What Does it Mean to Come Home?
I have not ventured into this space for three months, the whole of a summer, the whole of our leaving Texas, arriving in New York, quarantining ourselves for several weeks in our summer rental, closing on a home that seems too good to be true (if sorely neglected fixer-uppers are your thing), spending nearly every waking minute for five weeks making that fixer upper habitable (with the help of a truly too good to be true civil-engineer contractor who just happened to be available for those five weeks), moving, unpacking, settling, and sorting, all while trying to navigate “moving home” during a pandemic. Merely thinking about writing made me feel anxious until the past few days. The best I could do in the form of missives from the transients was keep up with Instagram stories processing the renovation day by day.

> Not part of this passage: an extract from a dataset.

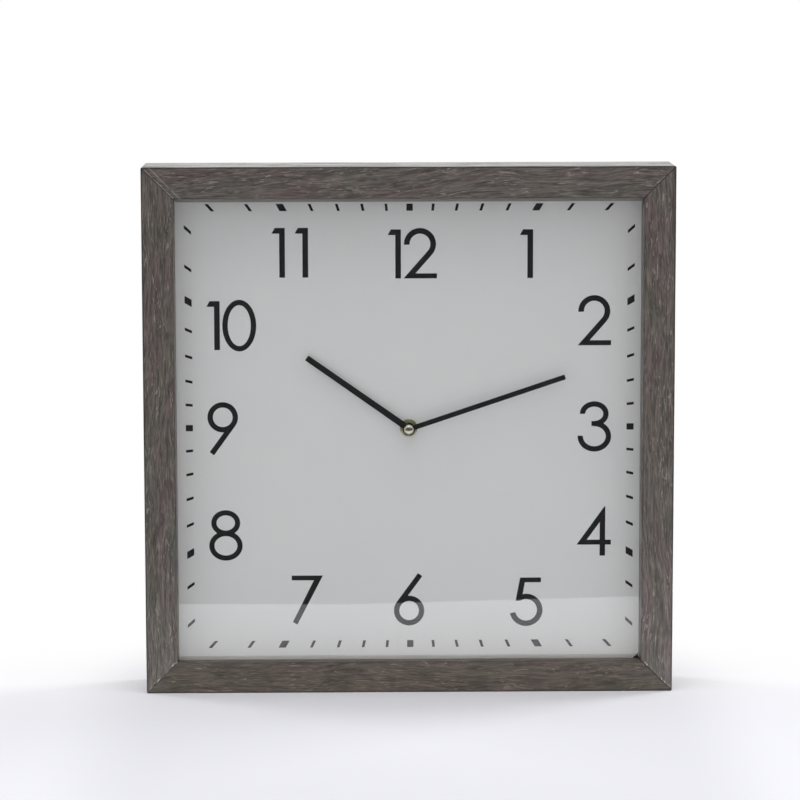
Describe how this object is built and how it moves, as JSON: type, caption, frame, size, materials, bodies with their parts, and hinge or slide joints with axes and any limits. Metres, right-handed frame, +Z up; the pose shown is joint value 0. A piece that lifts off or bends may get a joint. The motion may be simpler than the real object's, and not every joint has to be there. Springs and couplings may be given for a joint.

“Does it feel like home?” the question is asked on repeat, though what I sense is beneath that question is: Are you going to the same church? Do you have the same friends? Is your relationship with your family great now? Are you who you were ten years ago? “Feeling like home” is a careful way of probing for details most are too polite to ask.
Our oven was delivered a few days ago and a loaner fridge, so the cease of living like we were camping has ushered in a bit more sense of normal. But what does it mean to come home? This is the question I’ve been letting slip past the barriers of bootstraps and determination in my mind’s space. I’ve barely processed what it means to come home to a place I love to the core of my being and yet have so much pain attached to, especially when a lot of that pain wasn’t fully acknowledged by me until more recent years. We sometimes think naming pain will bring some kind of relief, giving it a score of 1-10 will lessen the ache, but the truth is while naming is necessary, it hurts like heck. Most of my pain here is because I misattributed attributes of God to humans, including and mostly myself. Coming home means acknowledging a decade has passed since then and I am not the same person I was then and neither, too, is anyone else. We have to relearn one another.
I no longer believe it is unkind to be honest (though I can certainly be honest in an unkind way). Or it is wrong to be truthful. Or it is most right to be an optimist. Or there is virtue in pretending “God’s got this.” Because, while he does, he didn’t create humans to be mere playthings but to invite us into the play itself, to be fellow creators and participants in the full and messy work of redemption. Trite doesn’t fit in my worldview any longer. I see the one-dimensionalness of my former self here and mostly just feel so sad for her and I do want to cup her face in my hands and tell her God does got this, but I won’t.
I needed to see the world, live in some major cities, marry a divorced man, experience the complexity of racially motivated gun violence, lose one hundred thousand dollars, experience the ache of leaving a church and trying our best to do it well. I needed to stop abusing my body through dieting. I needed to admit I needed more for my anxiety than breathing exercises. I needed to lay in an Emergency Room at midnight on morphine and be told, without question, unless we terminated my pregnancy I would die. I needed to see the look in my husband’s eyes when I said no. And the look in his eyes when I came out of surgery a week later. I needed to grieve. I needed to finally, finally, finally, look at what was hard in my life and say, “This is too hard and I can’t bear it,” because until then I thought the virtuous Christian life was to bear it, the full weight of all of it, to pretend to not need anything or anyone but Christ, and to do it with faith and a smile and words of God’s goodness on my lips.
Coming home, for me, means facing that former version of myself as she was when she left (and perhaps seeing vestiges of her in others) and saying, “No more.” I hold complexity in my hands with equal weight now, the good and the bad, the right and the left, the liberal and the conservative, the faith and the doubt, the joy and the grief, the hope and the heartache. I fight the urge to land or prove or defend or demand.
I hear so many saying how they feel politically homeless this year, and I said the same words myself four years ago, but I don’t feel that way any longer because I don’t believe any human is meant to find themselves completely at home anywhere but in Christ. And coming home for me, while wonderful in a thousand beautiful ways and difficult in a thousand unspoken ways, is just as complex as it ought to be because that is what being human is. I drew harder lines around so many things three, five, ten years ago, labeling them right or wrong, good or bad. But I feel a slight and increasing softness in my soul that only comes not through hardship itself, but through acknowledging hardship and lamenting it with God, alongside God, to weep with the God who weeps. It’s a softness that enables us to welcome the full gamut of complex people and situations and churches and neighbors and politics with grace.
“So, does it feel like coming home?” Yes, but not in the way you may be asking the question. It is not coming home to the same church or same friends or same circles or habits. But it is, in a sense, the continuing journey of coming home to an honesty about myself and in that process, coming home to an honesty with Him.